*WORK REQUIRED:* The lines to be extracted run from the start of the listing through the line containing "its stitches follow"; copy them exactly and nothing else.

*MATERIAL:*
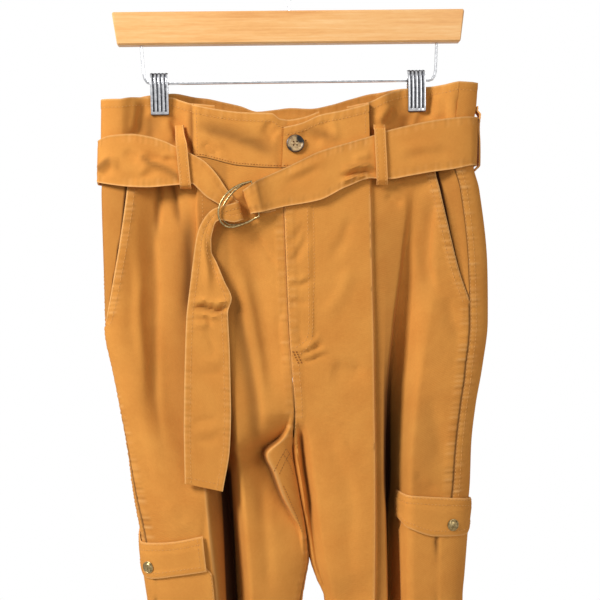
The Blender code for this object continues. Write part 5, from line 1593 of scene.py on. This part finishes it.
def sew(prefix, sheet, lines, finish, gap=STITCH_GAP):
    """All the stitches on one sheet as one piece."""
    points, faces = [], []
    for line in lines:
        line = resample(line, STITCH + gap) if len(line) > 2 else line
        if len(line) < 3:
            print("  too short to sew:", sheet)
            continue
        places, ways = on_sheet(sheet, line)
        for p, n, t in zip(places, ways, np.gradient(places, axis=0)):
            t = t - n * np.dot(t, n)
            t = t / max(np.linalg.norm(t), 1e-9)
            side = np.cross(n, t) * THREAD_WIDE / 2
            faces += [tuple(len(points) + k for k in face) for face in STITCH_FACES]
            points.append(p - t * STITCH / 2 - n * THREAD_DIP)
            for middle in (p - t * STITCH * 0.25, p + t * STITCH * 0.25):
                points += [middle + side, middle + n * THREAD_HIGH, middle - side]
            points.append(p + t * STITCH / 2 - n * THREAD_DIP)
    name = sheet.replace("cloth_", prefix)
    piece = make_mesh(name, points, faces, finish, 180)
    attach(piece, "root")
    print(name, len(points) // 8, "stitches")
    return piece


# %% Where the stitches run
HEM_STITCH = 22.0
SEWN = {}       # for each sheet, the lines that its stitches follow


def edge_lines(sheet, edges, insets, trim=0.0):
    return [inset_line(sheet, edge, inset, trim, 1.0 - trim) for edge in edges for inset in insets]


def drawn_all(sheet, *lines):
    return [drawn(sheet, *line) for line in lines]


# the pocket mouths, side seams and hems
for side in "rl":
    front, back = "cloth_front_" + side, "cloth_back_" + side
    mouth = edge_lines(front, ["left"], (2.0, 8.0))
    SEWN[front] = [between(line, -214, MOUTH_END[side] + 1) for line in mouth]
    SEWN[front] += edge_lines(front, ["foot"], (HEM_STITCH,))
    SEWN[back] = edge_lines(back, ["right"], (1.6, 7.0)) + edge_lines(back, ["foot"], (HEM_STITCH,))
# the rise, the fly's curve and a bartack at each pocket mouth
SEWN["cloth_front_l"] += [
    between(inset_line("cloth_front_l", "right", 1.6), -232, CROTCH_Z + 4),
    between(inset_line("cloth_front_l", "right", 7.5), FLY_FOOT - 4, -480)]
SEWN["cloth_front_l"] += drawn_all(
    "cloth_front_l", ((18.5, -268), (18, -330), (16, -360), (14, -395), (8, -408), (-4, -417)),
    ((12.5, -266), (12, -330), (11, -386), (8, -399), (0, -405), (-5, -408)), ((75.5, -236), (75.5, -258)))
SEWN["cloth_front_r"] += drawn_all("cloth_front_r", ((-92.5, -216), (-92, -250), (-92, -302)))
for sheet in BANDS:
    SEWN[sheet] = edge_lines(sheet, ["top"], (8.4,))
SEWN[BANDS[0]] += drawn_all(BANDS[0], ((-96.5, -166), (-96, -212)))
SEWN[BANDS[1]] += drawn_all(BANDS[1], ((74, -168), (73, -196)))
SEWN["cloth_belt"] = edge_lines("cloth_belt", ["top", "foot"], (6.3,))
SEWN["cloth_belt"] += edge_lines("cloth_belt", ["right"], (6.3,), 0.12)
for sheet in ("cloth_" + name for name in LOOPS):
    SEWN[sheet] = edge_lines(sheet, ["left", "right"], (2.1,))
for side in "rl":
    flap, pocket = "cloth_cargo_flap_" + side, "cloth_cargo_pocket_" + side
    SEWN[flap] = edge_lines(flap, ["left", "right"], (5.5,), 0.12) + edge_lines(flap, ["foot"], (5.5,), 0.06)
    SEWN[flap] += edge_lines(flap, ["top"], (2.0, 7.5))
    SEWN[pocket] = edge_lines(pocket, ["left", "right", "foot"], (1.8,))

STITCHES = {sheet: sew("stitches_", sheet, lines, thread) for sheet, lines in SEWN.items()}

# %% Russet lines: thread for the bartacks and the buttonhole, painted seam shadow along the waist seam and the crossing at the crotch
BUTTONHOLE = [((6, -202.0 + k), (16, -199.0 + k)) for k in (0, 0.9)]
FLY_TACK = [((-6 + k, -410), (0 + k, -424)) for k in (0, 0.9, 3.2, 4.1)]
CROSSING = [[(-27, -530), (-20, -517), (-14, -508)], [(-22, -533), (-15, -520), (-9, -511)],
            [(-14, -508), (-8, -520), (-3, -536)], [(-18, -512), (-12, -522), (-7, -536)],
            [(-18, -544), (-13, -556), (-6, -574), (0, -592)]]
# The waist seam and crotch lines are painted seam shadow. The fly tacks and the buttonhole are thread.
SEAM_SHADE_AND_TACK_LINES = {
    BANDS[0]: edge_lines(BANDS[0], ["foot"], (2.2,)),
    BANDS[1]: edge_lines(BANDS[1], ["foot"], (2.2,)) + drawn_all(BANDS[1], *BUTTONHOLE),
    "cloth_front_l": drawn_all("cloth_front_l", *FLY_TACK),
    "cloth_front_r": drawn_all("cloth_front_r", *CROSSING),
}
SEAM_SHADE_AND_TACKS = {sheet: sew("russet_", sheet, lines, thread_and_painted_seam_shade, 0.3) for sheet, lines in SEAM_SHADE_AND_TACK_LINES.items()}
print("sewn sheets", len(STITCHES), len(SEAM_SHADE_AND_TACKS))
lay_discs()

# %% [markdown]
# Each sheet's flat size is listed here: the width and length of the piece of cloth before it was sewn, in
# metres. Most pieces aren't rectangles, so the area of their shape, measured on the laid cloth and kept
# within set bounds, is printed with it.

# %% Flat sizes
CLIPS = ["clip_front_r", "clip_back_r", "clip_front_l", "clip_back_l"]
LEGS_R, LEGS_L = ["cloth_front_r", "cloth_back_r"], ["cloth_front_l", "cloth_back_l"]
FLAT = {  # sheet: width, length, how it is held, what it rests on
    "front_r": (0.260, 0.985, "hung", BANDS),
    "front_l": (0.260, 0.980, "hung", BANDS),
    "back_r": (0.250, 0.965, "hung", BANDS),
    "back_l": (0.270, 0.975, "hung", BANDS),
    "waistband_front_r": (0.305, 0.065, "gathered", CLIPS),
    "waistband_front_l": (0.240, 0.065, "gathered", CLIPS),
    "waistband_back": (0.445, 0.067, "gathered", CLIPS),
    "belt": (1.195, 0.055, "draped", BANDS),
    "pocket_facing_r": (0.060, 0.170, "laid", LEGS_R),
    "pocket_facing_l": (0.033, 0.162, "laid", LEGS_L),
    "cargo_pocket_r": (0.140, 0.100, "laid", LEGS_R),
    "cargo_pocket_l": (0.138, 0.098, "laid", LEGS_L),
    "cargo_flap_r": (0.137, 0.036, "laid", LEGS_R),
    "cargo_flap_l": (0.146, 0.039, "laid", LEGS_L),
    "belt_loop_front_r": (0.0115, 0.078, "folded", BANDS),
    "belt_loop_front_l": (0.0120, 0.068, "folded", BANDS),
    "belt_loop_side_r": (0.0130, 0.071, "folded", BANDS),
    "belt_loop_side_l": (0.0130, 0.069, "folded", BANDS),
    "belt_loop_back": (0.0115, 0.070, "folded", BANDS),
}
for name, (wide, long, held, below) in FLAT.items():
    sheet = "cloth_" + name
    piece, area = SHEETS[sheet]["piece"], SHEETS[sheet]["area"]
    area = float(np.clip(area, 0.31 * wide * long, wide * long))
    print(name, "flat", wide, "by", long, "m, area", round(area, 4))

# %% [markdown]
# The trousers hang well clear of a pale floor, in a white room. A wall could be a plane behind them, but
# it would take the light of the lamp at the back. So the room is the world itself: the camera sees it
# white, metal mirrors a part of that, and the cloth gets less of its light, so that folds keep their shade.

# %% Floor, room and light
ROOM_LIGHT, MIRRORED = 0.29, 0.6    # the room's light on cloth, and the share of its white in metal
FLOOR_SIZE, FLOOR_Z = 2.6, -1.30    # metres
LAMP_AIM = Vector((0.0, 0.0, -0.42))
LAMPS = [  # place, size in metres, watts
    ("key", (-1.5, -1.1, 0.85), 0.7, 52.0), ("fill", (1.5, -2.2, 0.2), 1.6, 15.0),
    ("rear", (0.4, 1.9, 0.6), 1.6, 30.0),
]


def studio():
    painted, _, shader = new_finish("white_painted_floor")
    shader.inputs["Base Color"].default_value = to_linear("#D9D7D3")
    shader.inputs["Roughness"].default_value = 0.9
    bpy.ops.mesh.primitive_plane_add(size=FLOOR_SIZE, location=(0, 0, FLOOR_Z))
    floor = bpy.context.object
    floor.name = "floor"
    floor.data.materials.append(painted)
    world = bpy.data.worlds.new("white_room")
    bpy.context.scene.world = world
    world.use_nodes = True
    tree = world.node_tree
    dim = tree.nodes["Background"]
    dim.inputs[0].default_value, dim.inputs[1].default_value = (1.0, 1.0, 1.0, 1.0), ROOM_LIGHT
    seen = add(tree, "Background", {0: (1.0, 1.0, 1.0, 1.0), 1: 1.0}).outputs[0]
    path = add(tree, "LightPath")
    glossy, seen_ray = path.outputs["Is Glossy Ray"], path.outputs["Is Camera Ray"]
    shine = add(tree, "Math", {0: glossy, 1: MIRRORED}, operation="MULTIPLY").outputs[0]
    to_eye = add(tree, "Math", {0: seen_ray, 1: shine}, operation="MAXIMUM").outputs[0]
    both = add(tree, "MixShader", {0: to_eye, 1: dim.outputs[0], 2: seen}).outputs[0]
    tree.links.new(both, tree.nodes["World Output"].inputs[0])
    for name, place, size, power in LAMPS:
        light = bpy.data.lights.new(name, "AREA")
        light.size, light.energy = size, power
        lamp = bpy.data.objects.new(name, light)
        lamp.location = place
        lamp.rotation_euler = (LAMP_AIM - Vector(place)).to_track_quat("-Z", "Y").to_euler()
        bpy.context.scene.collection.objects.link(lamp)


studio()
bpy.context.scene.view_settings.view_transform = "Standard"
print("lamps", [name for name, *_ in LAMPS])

*TASK ANSWER:*
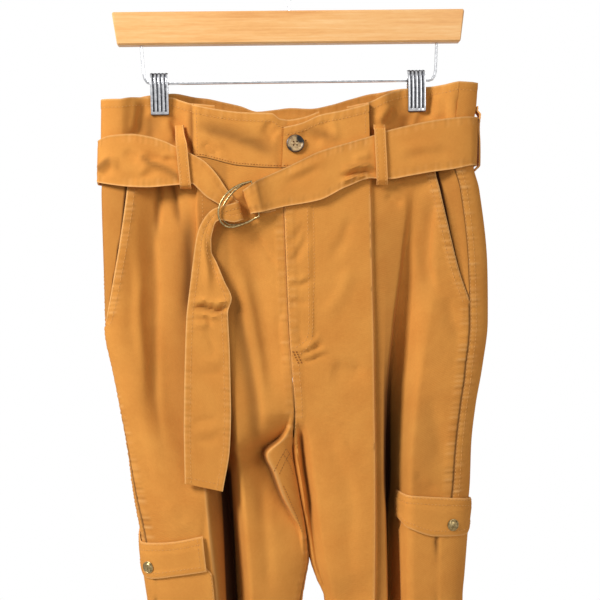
The Blender code for this object continues. Write part 5, from line 1593 of scene.py on. This part finishes it.
def sew(prefix, sheet, lines, finish, gap=STITCH_GAP):
    """All the stitches on one sheet as one piece."""
    points, faces = [], []
    for line in lines:
        line = resample(line, STITCH + gap) if len(line) > 2 else line
        if len(line) < 3:
            print("  too short to sew:", sheet)
            continue
        places, ways = on_sheet(sheet, line)
        for p, n, t in zip(places, ways, np.gradient(places, axis=0)):
            t = t - n * np.dot(t, n)
            t = t / max(np.linalg.norm(t), 1e-9)
            side = np.cross(n, t) * THREAD_WIDE / 2
            faces += [tuple(len(points) + k for k in face) for face in STITCH_FACES]
            points.append(p - t * STITCH / 2 - n * THREAD_DIP)
            for middle in (p - t * STITCH * 0.25, p + t * STITCH * 0.25):
                points += [middle + side, middle + n * THREAD_HIGH, middle - side]
            points.append(p + t * STITCH / 2 - n * THREAD_DIP)
    name = sheet.replace("cloth_", prefix)
    piece = make_mesh(name, points, faces, finish, 180)
    attach(piece, "root")
    print(name, len(points) // 8, "stitches")
    return piece


# %% Where the stitches run
HEM_STITCH = 22.0
SEWN = {}       # for each sheet, the lines that its stitches follow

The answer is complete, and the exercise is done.